After the latest preventable disaster, there is a grim inevitability in the countdown to the point where we hear a government statement like this: “We must take whatever steps are needed to ensure that this can never happen again”? And yet it, or something like it, frequently does happen again.
I suggest that part of the reason is the convention, among politicians, that disastrous events must not be “politicised”. I can understand a couple of the usual reasons for that approach. First, for the victims of any given mishap, their relations, and the survivors, the sight of politicians blaming and finger-pointing is neither edifying nor helpful. It is of no practical use in addressing the aftermath. Second, partisan parliamentary bickering is a form of escalation, and it increases the pressure on the government to respond by legislating in a hurry, and that is usually a bad thing. To abuse the cliché: “enact in haste, repent at leisure”.
These are two potential benefits of the conventional approach. But I think it’s also possible that this approach has harmful consequences which can outweigh the potential benefits, and that those consequences include having the same, or similar disasters recur.
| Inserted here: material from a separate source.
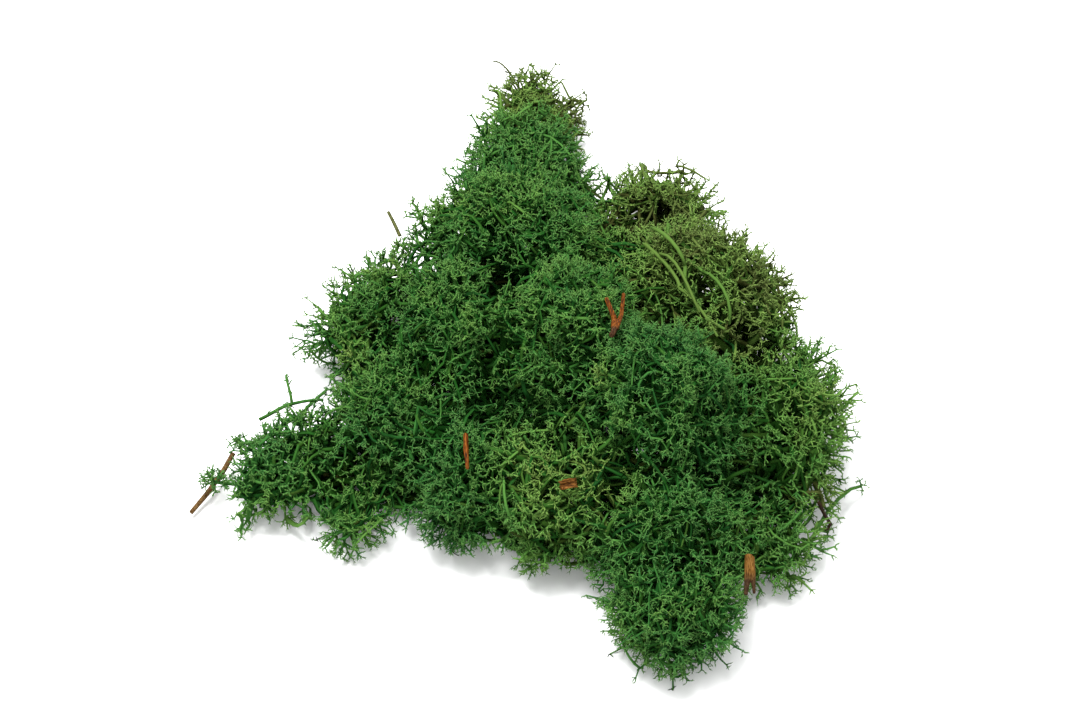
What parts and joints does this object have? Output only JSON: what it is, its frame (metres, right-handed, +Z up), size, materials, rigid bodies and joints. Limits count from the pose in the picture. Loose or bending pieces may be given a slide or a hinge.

“De-politicising” a disaster tends to rule out examination of political (or policy) factors as a possible cause. In the absence of that examination, what does the eye fall on? I have been thinking of it in terms of a set of concentric “circles of blame”. In the case of the Grenfell Tower fire, the innermost circle seems to contain the manufacturers, vendors and builders who, respectively, made, sold and used flammable cladding which made the buildings more dangerous through increased risk of fire.
The next concentric circle encompasses the building code enforcement bodies, fire safety inspectors, and building management services responsible for checking that the appropriate safety measures were in place and were viable.
In the next circle we find those responsible specifically for this tower as a social housing asset. Here, in this case, we’re talking about the local authority’s housing, maintenance and (should the worst happen) emergency response functions.
Then we come to the first circle that, rather than product or subject-matter experts, consists of more generalist policy-makers whose role is to make the work of the inner rings possible, effective, and safe. This circle is where the practicalities of building construction and maintenance have to rub up against the policy on social housing, and where spending on social housing has to compete with spending on social services, schools, road maintenance, street cleaning, rubbish collection and so forth.
In all of these rings, money is a factor.
It’s the outermost ring, though, which has the greatest effect on all the others, because this is the policy ring. It’s where legislation, regulation and budget are all, ultimately, decided. This outermost ring influences the others precisely because they all form part of a system. Actions in the outermost ring affect stakeholders in all the others. And yet, it’s off limits, because discussing the disaster in the contest of this ring would mean “politicising” it.
“This must never happen again” therefore ends up meaning “we must rule out the causes, but only in the inner circles”. So, hypothetically, we might end up with a regulatory change that banishes combustible cladding from buildings across the country, but doesn’t apply similar fire prevention measures to, say, insulation material, or electrical wiring. We might get legislation that places new duties on management companies of social housing, or on the inspection teams of local authorities, but makes the assumption that those entities will re-allocate existing funds to meet their new obligations. A series of “point” solutions, targeted at the inner rings of our concentric model, but failing to consider whether anything in the outer rings must also change.
In fact, over recent years we have seen local authorities placed under greater and greater statutory obligations, and simultaneously starved of the funding to put them into practice. But, just suppose the gap between local authorities’ funding and the cost of their statutory obligations happened to be a contributing factor in the Grenfell Tower fire. If the outer ring of our concentric model cannot be considered, as a possible source of contributiry factors, we cannot end up with a systemic solution. If we insist on treating disasters like Grenfell Tower as point problems, we will be doomed to a series of point solutions, and a series of further, preventable disasters. But heaven forbid we should “politicise” the issue.